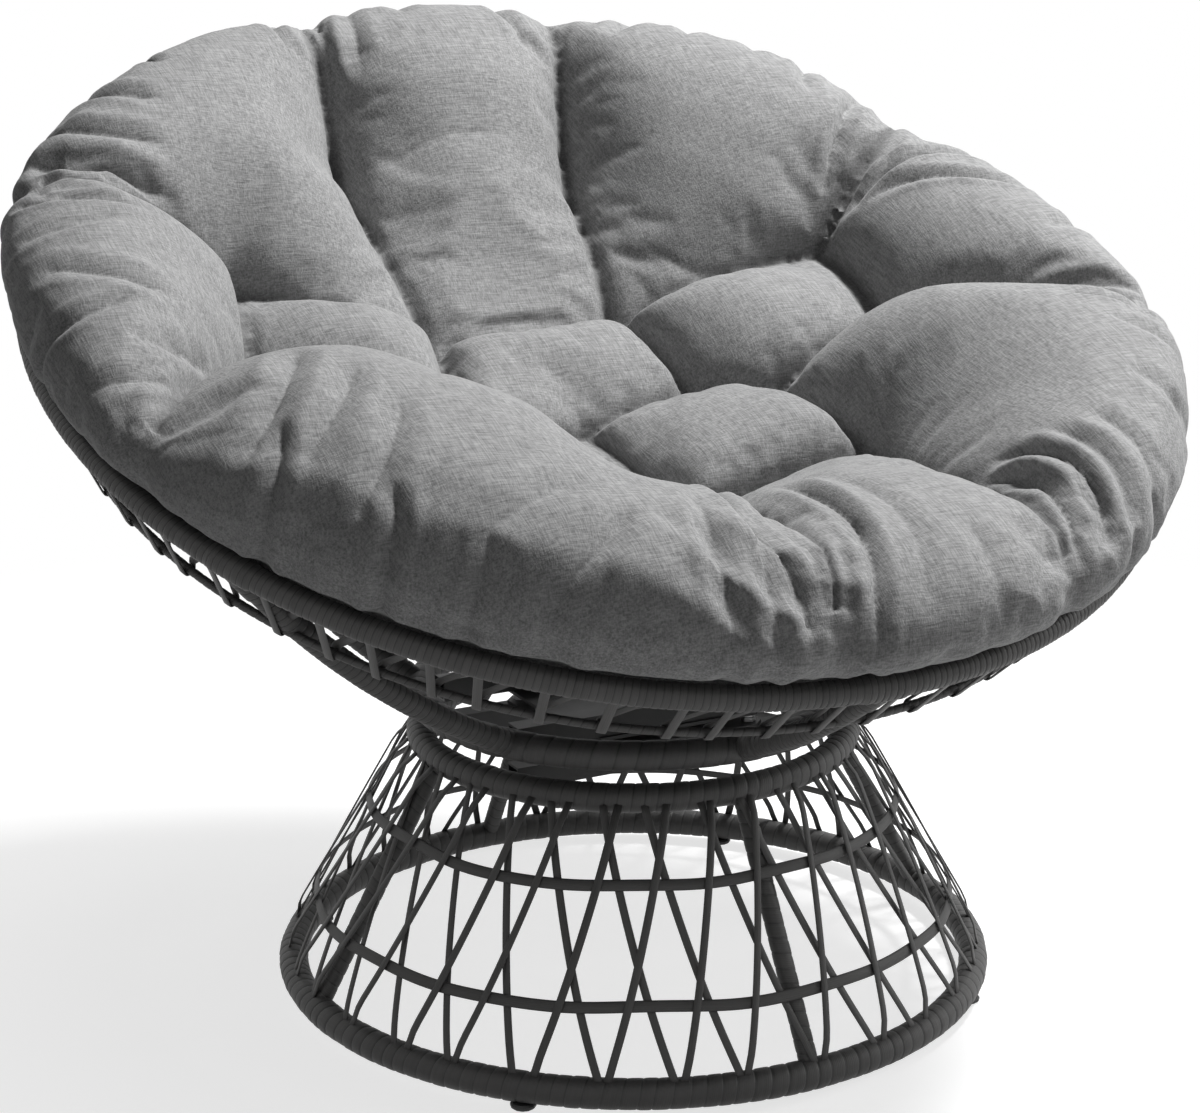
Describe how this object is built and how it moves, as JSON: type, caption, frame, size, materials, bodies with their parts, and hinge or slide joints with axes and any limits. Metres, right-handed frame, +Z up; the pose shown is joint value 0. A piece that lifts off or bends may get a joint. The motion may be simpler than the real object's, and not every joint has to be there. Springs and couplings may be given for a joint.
{
  "type": "papasan chair",
  "caption": "Round papasan chair: tilted laced-wicker bowl that swivels on a flared drum base, with a thick tufted round cushion lying loose in the bowl.",
  "frame": {"origin": "floor level, under the middle of the chair's outer box; the swivel axis stands 52 mm in front of it, towards -Y", "axes": "+Z up; the front of the seat, the low side of the tilted bowl, faces -Y; +X is the right-hand side as seen from the front"},
  "size_m": [1.0295, 0.9628, 0.832],
  "materials": {
    "steel": "satin",
    "zinc": "satin",
    "wicker": "matte",
    "wrap": "matte",
    "fabric": "matte",
    "plastic": "matte"
  },
  "bodies": {
    "base": {"base_cross_bar_back": "steel", "base_cross_bar_front": "steel", "base_floor_ring": "steel", "base_floor_ring_wrap": "wrap", "base_hoop_lower": "wicker", "base_hoop_upper": "wicker", "base_lacing_left_1": "wicker", "base_lacing_left_2": "wicker", "base_lacing_right_1": "wicker", "base_lacing_right_2": "wicker", "base_leg_back": "steel", "base_leg_front": "steel", "base_leg_left": "steel", "base_leg_right": "steel", "base_top_ring": "steel", "base_top_ring_wrap": "wrap", "glide_foot_back_left": "plastic", "glide_foot_back_right": "plastic", "glide_foot_front_left": "plastic", "glide_foot_front_right": "plastic", "lower_plate_bolt_1": "zinc", "lower_plate_bolt_2": "zinc", "lower_plate_bolt_3": "zinc", "lower_plate_bolt_4": "zinc", "swivel_bearing": "zinc", "swivel_pin": "zinc", "swivel_plate_lower": "steel"},
    "bowl": {"bowl_cross_bar_back": "steel", "bowl_cross_bar_front": "steel", "bowl_hoop_1": "wicker", "bowl_hoop_2": "wicker", "bowl_hoop_3": "wicker", "bowl_hoop_4": "wicker", "bowl_hoop_5": "wicker", "bowl_hoop_6": "wicker", "bowl_lacing_1": "wicker", "bowl_lacing_2": "wicker", "bowl_lacing_3": "wicker", "bowl_lacing_4": "wicker", "bowl_lacing_5": "wicker", "bowl_lacing_6": "wicker", "bowl_rib_1": "wrap", "bowl_rib_2": "wrap", "bowl_rib_3": "wrap", "bowl_rib_4": "wrap", "bowl_rib_5": "wrap", "bowl_rib_6": "wrap", "bowl_rim_ring": "steel", "bowl_rim_wrap": "wrap", "bowl_seat_ring": "steel", "bowl_seat_ring_wrap": "wrap", "swivel_plate_upper": "steel", "upper_plate_bolt_1": "zinc", "upper_plate_bolt_2": "zinc", "upper_plate_bolt_3": "zinc", "upper_plate_bolt_4": "zinc"},
    "cushion": {"cushion": "fabric"}
  },
  "joints": [
    {"name": "bowl_swivel", "type": "hinge", "parent": "base", "child": "bowl", "pos_m": [0, -0.052, 0.248], "axis": [0, 0, 1], "continuous": true},
    {"name": "cushion_lift", "type": "slide", "parent": "bowl", "child": "cushion", "axis": [0, -0.3822, 0.9241], "range_m": [0, 0.25]}
  ]
}
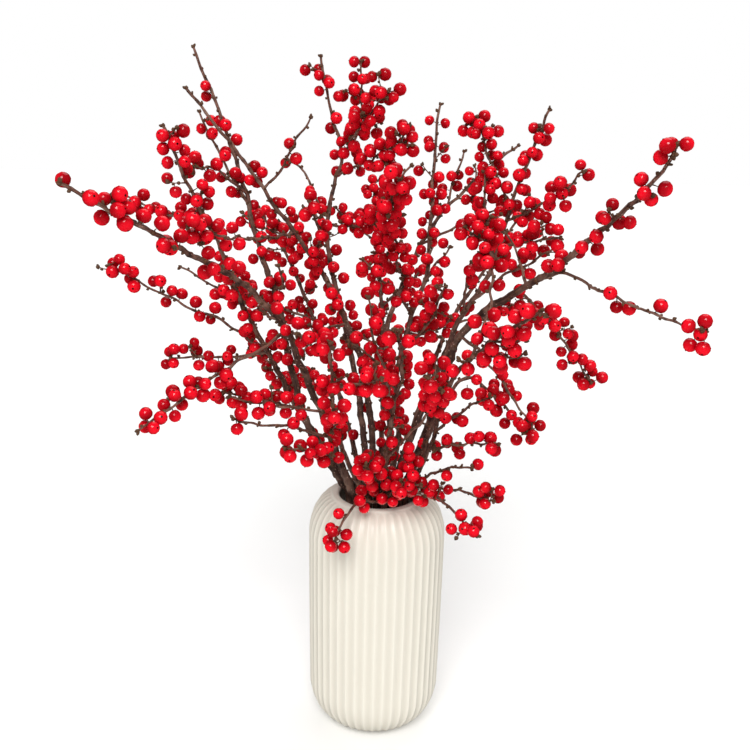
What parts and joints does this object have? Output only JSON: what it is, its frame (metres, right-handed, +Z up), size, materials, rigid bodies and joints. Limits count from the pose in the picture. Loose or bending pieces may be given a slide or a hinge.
=-=-=
GOAL: The records above should be restated word for word, please.

ANSWER TO THIS TASK:
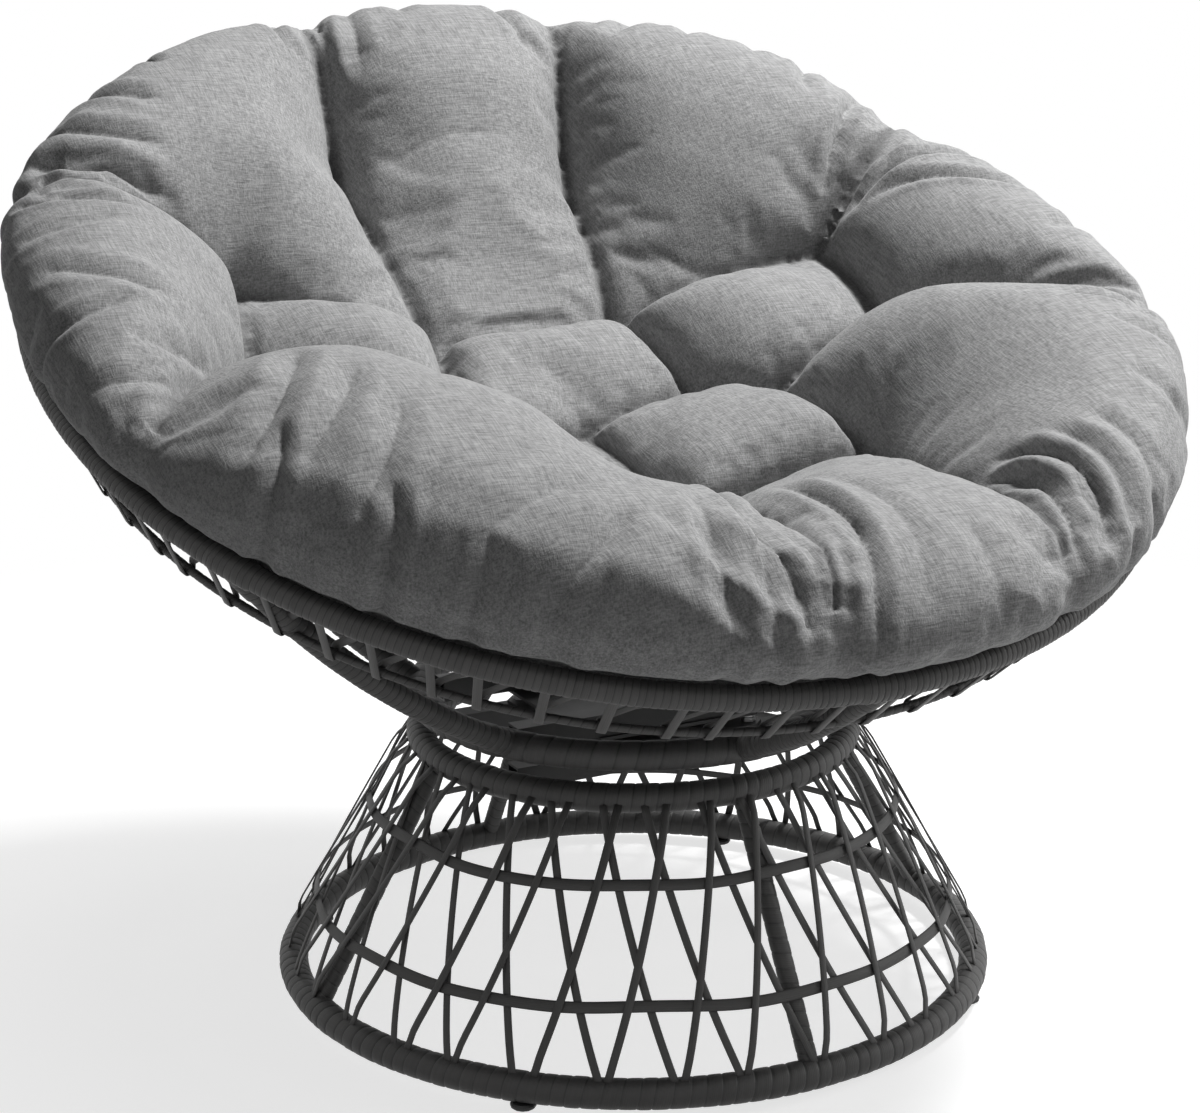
Describe how this object is built and how it moves, as JSON: type, caption, frame, size, materials, bodies with their parts, and hinge or slide joints with axes and any limits. Metres, right-handed frame, +Z up; the pose shown is joint value 0. A piece that lifts off or bends may get a joint. The motion may be simpler than the real object's, and not every joint has to be there. Springs and couplings may be given for a joint.
{
  "type": "papasan chair",
  "caption": "Round papasan chair: tilted laced-wicker bowl that swivels on a flared drum base, with a thick tufted round cushion lying loose in the bowl.",
  "frame": {"origin": "floor level, under the middle of the chair's outer box; the swivel axis stands 52 mm in front of it, towards -Y", "axes": "+Z up; the front of the seat, the low side of the tilted bowl, faces -Y; +X is the right-hand side as seen from the front"},
  "size_m": [1.0295, 0.9628, 0.832],
  "materials": {
    "steel": "satin",
    "zinc": "satin",
    "wicker": "matte",
    "wrap": "matte",
    "fabric": "matte",
    "plastic": "matte"
  },
  "bodies": {
    "base": {"base_cross_bar_back": "steel", "base_cross_bar_front": "steel", "base_floor_ring": "steel", "base_floor_ring_wrap": "wrap", "base_hoop_lower": "wicker", "base_hoop_upper": "wicker", "base_lacing_left_1": "wicker", "base_lacing_left_2": "wicker", "base_lacing_right_1": "wicker", "base_lacing_right_2": "wicker", "base_leg_back": "steel", "base_leg_front": "steel", "base_leg_left": "steel", "base_leg_right": "steel", "base_top_ring": "steel", "base_top_ring_wrap": "wrap", "glide_foot_back_left": "plastic", "glide_foot_back_right": "plastic", "glide_foot_front_left": "plastic", "glide_foot_front_right": "plastic", "lower_plate_bolt_1": "zinc", "lower_plate_bolt_2": "zinc", "lower_plate_bolt_3": "zinc", "lower_plate_bolt_4": "zinc", "swivel_bearing": "zinc", "swivel_pin": "zinc", "swivel_plate_lower": "steel"},
    "bowl": {"bowl_cross_bar_back": "steel", "bowl_cross_bar_front": "steel", "bowl_hoop_1": "wicker", "bowl_hoop_2": "wicker", "bowl_hoop_3": "wicker", "bowl_hoop_4": "wicker", "bowl_hoop_5": "wicker", "bowl_hoop_6": "wicker", "bowl_lacing_1": "wicker", "bowl_lacing_2": "wicker", "bowl_lacing_3": "wicker", "bowl_lacing_4": "wicker", "bowl_lacing_5": "wicker", "bowl_lacing_6": "wicker", "bowl_rib_1": "wrap", "bowl_rib_2": "wrap", "bowl_rib_3": "wrap", "bowl_rib_4": "wrap", "bowl_rib_5": "wrap", "bowl_rib_6": "wrap", "bowl_rim_ring": "steel", "bowl_rim_wrap": "wrap", "bowl_seat_ring": "steel", "bowl_seat_ring_wrap": "wrap", "swivel_plate_upper": "steel", "upper_plate_bolt_1": "zinc", "upper_plate_bolt_2": "zinc", "upper_plate_bolt_3": "zinc", "upper_plate_bolt_4": "zinc"},
    "cushion": {"cushion": "fabric"}
  },
  "joints": [
    {"name": "bowl_swivel", "type": "hinge", "parent": "base", "child": "bowl", "pos_m": [0, -0.052, 0.248], "axis": [0, 0, 1], "continuous": true},
    {"name": "cushion_lift", "type": "slide", "parent": "bowl", "child": "cushion", "axis": [0, -0.3822, 0.9241], "range_m": [0, 0.25]}
  ]
}
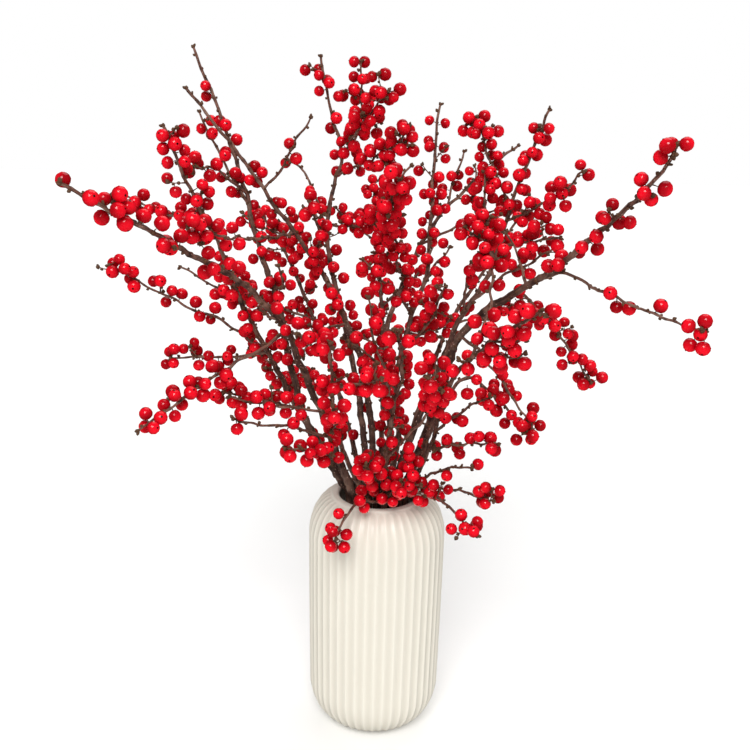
What parts and joints does this object have? Output only JSON: what it is, its frame (metres, right-handed, +Z up), size, materials, rigid bodies and joints. Limits count from the pose in the picture. Loose or bending pieces may be given a slide or a hinge.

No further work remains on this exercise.